WHAT YOU HAVE TO DO: Copy the full set of lines exactly as given.
━━━━
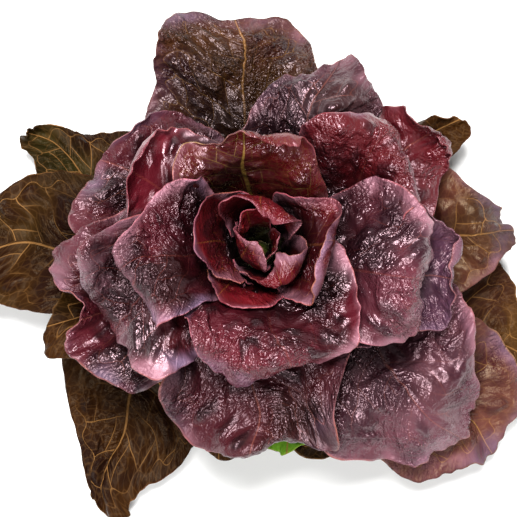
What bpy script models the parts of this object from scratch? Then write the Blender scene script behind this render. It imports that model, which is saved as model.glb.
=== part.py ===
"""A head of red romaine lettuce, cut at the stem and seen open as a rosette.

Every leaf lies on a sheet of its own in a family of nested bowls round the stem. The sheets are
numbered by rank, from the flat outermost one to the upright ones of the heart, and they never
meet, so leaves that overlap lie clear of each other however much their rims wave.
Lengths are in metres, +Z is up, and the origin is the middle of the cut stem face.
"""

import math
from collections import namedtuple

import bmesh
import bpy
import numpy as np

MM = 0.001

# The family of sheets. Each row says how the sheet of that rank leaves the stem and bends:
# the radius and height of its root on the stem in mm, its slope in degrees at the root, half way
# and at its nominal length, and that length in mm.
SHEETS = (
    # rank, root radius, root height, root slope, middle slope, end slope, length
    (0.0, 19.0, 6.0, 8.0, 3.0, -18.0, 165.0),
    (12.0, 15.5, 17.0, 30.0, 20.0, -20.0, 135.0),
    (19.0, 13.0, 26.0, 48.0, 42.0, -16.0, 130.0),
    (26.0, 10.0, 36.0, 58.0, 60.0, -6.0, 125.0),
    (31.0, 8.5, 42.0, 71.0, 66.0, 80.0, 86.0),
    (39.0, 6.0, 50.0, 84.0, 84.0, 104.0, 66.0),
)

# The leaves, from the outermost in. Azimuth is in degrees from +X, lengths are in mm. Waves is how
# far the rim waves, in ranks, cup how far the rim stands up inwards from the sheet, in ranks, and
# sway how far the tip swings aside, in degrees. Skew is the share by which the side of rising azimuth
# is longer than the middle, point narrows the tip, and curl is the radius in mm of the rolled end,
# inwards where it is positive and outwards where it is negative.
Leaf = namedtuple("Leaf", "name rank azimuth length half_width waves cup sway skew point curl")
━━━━
TASK ANSWER:
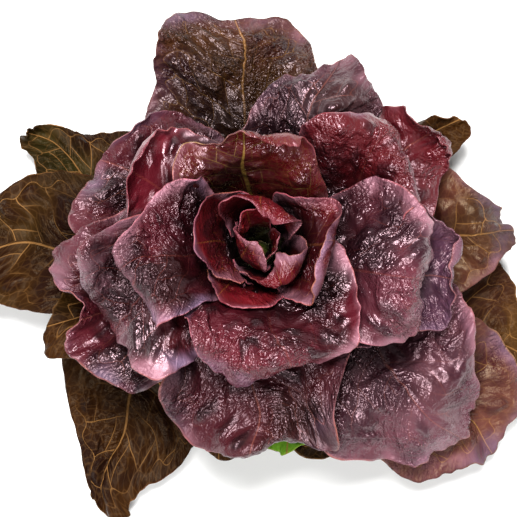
What bpy script models the parts of this object from scratch? Then write the Blender scene script behind this render. It imports that model, which is saved as model.glb.
=== part.py ===
"""A head of red romaine lettuce, cut at the stem and seen open as a rosette.

Every leaf lies on a sheet of its own in a family of nested bowls round the stem. The sheets are
numbered by rank, from the flat outermost one to the upright ones of the heart, and they never
meet, so leaves that overlap lie clear of each other however much their rims wave.
Lengths are in metres, +Z is up, and the origin is the middle of the cut stem face.
"""

import math
from collections import namedtuple

import bmesh
import bpy
import numpy as np

MM = 0.001

# The family of sheets. Each row says how the sheet of that rank leaves the stem and bends:
# the radius and height of its root on the stem in mm, its slope in degrees at the root, half way
# and at its nominal length, and that length in mm.
SHEETS = (
    # rank, root radius, root height, root slope, middle slope, end slope, length
    (0.0, 19.0, 6.0, 8.0, 3.0, -18.0, 165.0),
    (12.0, 15.5, 17.0, 30.0, 20.0, -20.0, 135.0),
    (19.0, 13.0, 26.0, 48.0, 42.0, -16.0, 130.0),
    (26.0, 10.0, 36.0, 58.0, 60.0, -6.0, 125.0),
    (31.0, 8.5, 42.0, 71.0, 66.0, 80.0, 86.0),
    (39.0, 6.0, 50.0, 84.0, 84.0, 104.0, 66.0),
)

# The leaves, from the outermost in. Azimuth is in degrees from +X, lengths are in mm. Waves is how
# far the rim waves, in ranks, cup how far the rim stands up inwards from the sheet, in ranks, and
# sway how far the tip swings aside, in degrees. Skew is the share by which the side of rising azimuth
# is longer than the middle, point narrows the tip, and curl is the radius in mm of the rolled end,
# inwards where it is positive and outwards where it is negative.
Leaf = namedtuple("Leaf", "name rank azimuth length half_width waves cup sway skew point curl")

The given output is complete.